Probablemente quienes no sean amantes, o al menos aficionados, al fútbol decidan descartar la serie The English Game, de Netflix. Mediante esta breve reseña solo me atrevo a pedirles que le den una oportunidad, porque es más que una miniserie sobre los orígenes del fútbol en la Inglaterra obrera de la década de 1880: es la historia de la lucha de clases. De hecho, en sus seis capítulos apenas hay secuencias de tres partidos, porque el telón de fondo es el de la formación de la clase obrera inglesa. En efecto, el mismísimo E.P. Thompson habría firmado, siguiendo la estela de Friedrich Engels y Karl Marx antes que él, un guion impecable que relata el enfrentamiento entre dos visiones antagónicas del mundo: de un lado, una clase adinerada que ha creado un juego cuyas reglas ha escrito para divertirse, porque gana suficiente dinero para no preocuparse por su sustento diario; de otro lado, una clase trabajadora que desempeña jornadas de 16 horas diarias con un solo día de descanso, para la cual el fútbol es una vía de escape y que necesita ser pagada para poder dedicarse a él... porque los creadores de ese noble deporte han decidido que solo se juegue de manera amateur.
En este contexto aparece Fergus Suter, natural de Glasgow, con su inseparable Jimmy Love, ambos contratados por el dueño de la fábrica de hilados de Darwen para jugar por el equipo local, aparentemente en calidad de empleados de la factoría, para cubrir un fichaje remunerado que estaba prohibido por las leyes del momento. Una vez las piezas están sobre el tablero, encontramos un elenco clásico de personajes: Arthur Kinnaird, estrella de los Old Etonians, perennes triunfadores de la FA Cup, básicamente porque los fundadores del fútbol y el presidente de la Federación juegan en su equipo. Para ellos la irrupción de los jugadores de clase obrera pagados por jugar supone un atropello: porque viola las reglas de su juego, y porque implica la entrada en escena de un actor que les resulta desagradable e incómodo. Pero la corriente de la historia comienza a correr y nada parece capaz de detenerla. Mientras las tensiones entre ambos bandos se desarrollan a lo largo de los capítulos, otros problemas aparecen y mueven a la reflexión del espectador: la migración forzada por motivos económicos, la condición de las mujeres de clase trabajadora, la violencia de género, el alto riesgo de exclusión de las madres solteras (algunas de ellas madres de vástagos engendrados por miembros de la misma clase burguesa que ahora les da la espalda)...

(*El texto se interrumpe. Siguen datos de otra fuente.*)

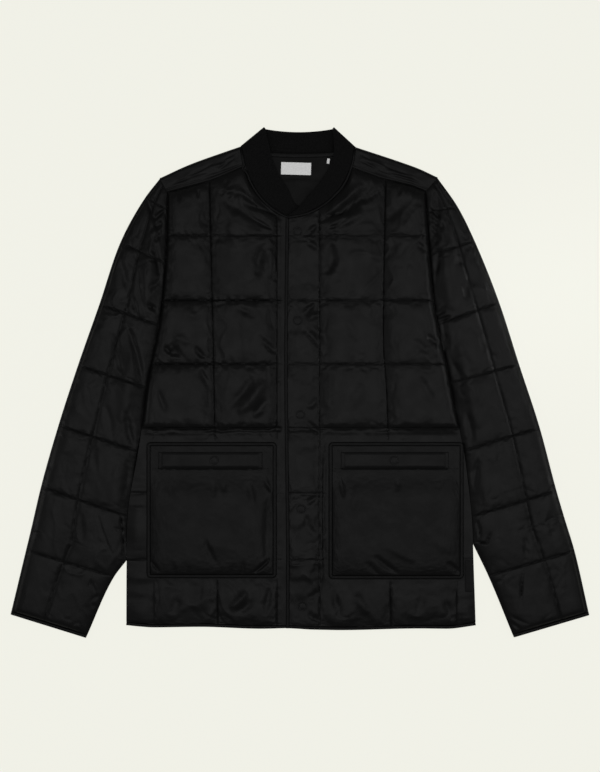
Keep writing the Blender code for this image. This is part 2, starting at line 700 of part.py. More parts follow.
def build_yoke():
    """The yoke: across the back, over both shoulder folds and down to its seams on the fronts."""
    edge_radius = (BACK_THICK + SLEEVE_HOLLOW + YOKE_WALL) / 2
    slit = SLEEVE_HOLLOW / 2
    middle = BACK_THICK + slit
    turns = np.radians([-90.0, -55.0, -20.0, 20.0, 55.0, 90.0])
    shares = np.linspace(0, 1, 9)

    def shoulder_columns(side):
        fold = SHOULDER_LEFT if side > 0 else SHOULDER_RIGHT
        seam = YOKE_SEAM_LEFT if side > 0 else YOKE_SEAM_RIGHT
        neck = neck_edge(side, 80)
        fold_x = np.interp(shares, [0, 1], [fold[0].x, fold[-1].x])
        fold_y = smooth(side * -fold_x, [side * -p.x for p in fold], [p.y for p in fold])
        seam_end = np.interp(-seam[-1].y, -neck[:, 1], neck[:, 0])
        neck_end = (seam[-1].y, fold[-1].y), (seam_end, fold[-1].x)
        seam_x = np.interp(shares, [0, 1], [seam[0].x, seam_end])
        seam_y = np.interp(side * -seam_x, [side * -p.x for p in seam], [p.y for p in seam]) + SEAM_GAP
        back_x = np.interp(shares, [0, 1], [body_side(side, YOKE_BACK_SEAM_Y) - side * SEAM_GAP / 2, fold[-1].x])
        length = abs(fold[0].x - fold[-1].x)
        made = []
        for k, share in enumerate(shares):
            top_edge = np.array([fold_x[k], fold_y[k]])
            down = np.array([seam_x[k], seam_y[k]]) - top_edge
            down = down / np.hypot(*down)
            back_foot = np.array([back_x[k], YOKE_BACK_SEAM_Y + SEAM_GAP])
            under_seam = np.array([seam_x[k], seam_y[k]])
            puff = YOKE_PUFF * groove(share * length, SEAM_REACH) * groove((1 - share) * length, SEAM_REACH)
            out, inner = [], []
            fold_centre = top_edge + down * edge_radius
            for point in (back_foot, (back_foot + under_seam) / 2, under_seam):
                out.append((*point, 0.0))
                inner.append((*point, BACK_THICK))
            for turn in turns:
                place = fold_centre - down * edge_radius * math.cos(turn)
                out.append((*place, edge_radius * (1 + math.sin(turn))))
                inner.append((*(fold_centre - down * slit * math.cos(turn)), middle + slit * math.sin(turn)))
            for level in (0.25, 0.6, 0.85, 1.0):
                point = fold_centre + (under_seam - fold_centre) * level
                straight = np.interp(point[1], *neck_end)
                point[0] += share**3 * (np.interp(-point[1], -neck[:, 1], neck[:, 0]) - straight)
                rise = puff * math.sin(math.pi * level)
                out.append((*point, 2 * edge_radius + rise))
                inner.append((*point, middle + slit))
            made.append((np.array(out), np.array(inner)))
        return made

    right = shoulder_columns(-1)
    left = shoulder_columns(1)[::-1]
    flat_rows = 4
    rows = len(right[0][0])
    middle_columns = []
    for x in np.linspace(SHOULDER_RIGHT[-1].x, SHOULDER_LEFT[-1].x, 15)[1:-1]:
        foot = YOKE_BACK_SEAM_Y + SEAM_GAP
        head = back_neck_y(x) - SEAM_GAP
        y = foot + (head - foot) * np.minimum(np.arange(rows) / (flat_rows - 1), 1.0)
        flat = np.stack([np.full_like(y, x), y, np.zeros_like(y)], axis=1)
        middle_columns.append((flat, flat + (0.0, 0.0, BACK_THICK)))
    columns = [*right, *middle_columns, *left]
    cells = np.ones((len(columns) - 1, rows - 1), bool)
    cells[len(right) - 1 : len(right) + len(middle_columns), flat_rows - 1 :] = False
    add_wall("yoke", np.array([c[0] for c in columns]), np.array([c[1] for c in columns]), SHELL, cells)


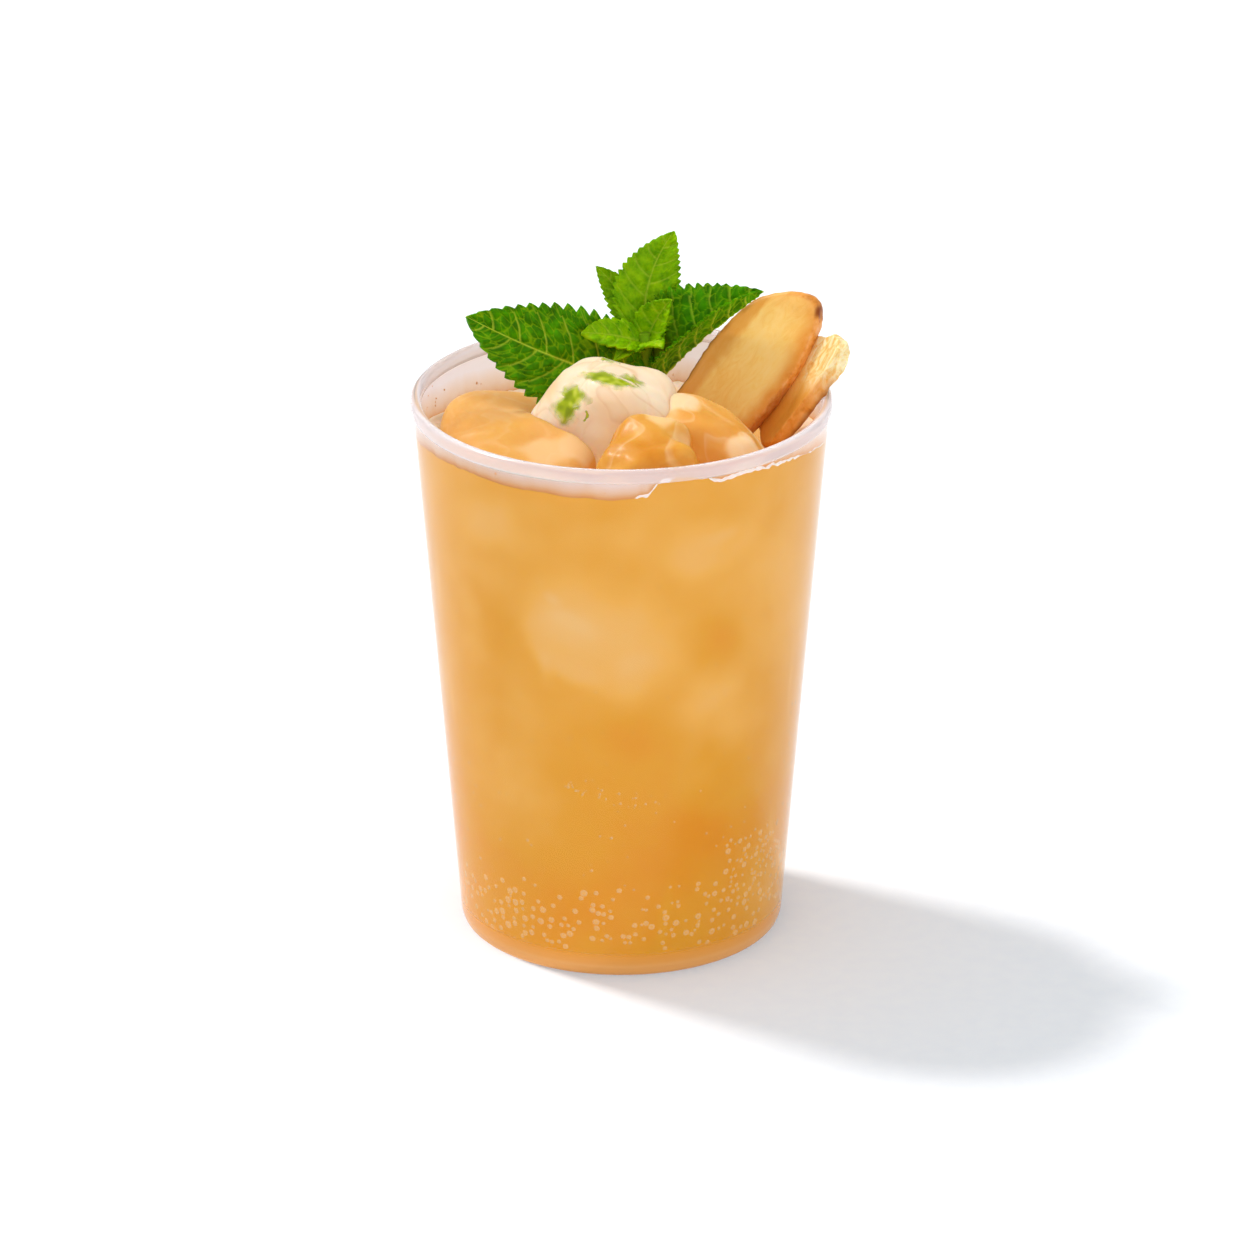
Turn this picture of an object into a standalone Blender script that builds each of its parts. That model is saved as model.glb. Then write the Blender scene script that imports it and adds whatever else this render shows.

Y ante todo, dos elementos que convierten el argumento en emocionante, pero que hacen que la historia pierda credibilidad: el primero es evidente, porque por muy humano que Arthur Kinnaird quiera mostrarse, es poco creíble que acabe empatizando con aquella misma clase a la que debe explotar como banquero e hijo de banqueros; el segundo es triste, dado que al final de la trama los trabajadores prefieren unir sus esfuerzos para conseguir la victoria de Blackburn en la final de la FA Cup frente a los Old Etonians, conscientes de que sean o no hinchas de Blackburn, será una victoria global de la clase trabajadora del condado de Lancashire. Digo triste no por este hecho en sí, sino porque los trabajadores, desafortunadamente, rara vez nos hemos sabido poner de acuerdo para unirnos y enfrentarnos al enemigo real. Aún así, la emoción ahogada en la garganta cuando se visionan las últimas imágenes es suficiente para mantener esperanza en un futuro mejor para todos.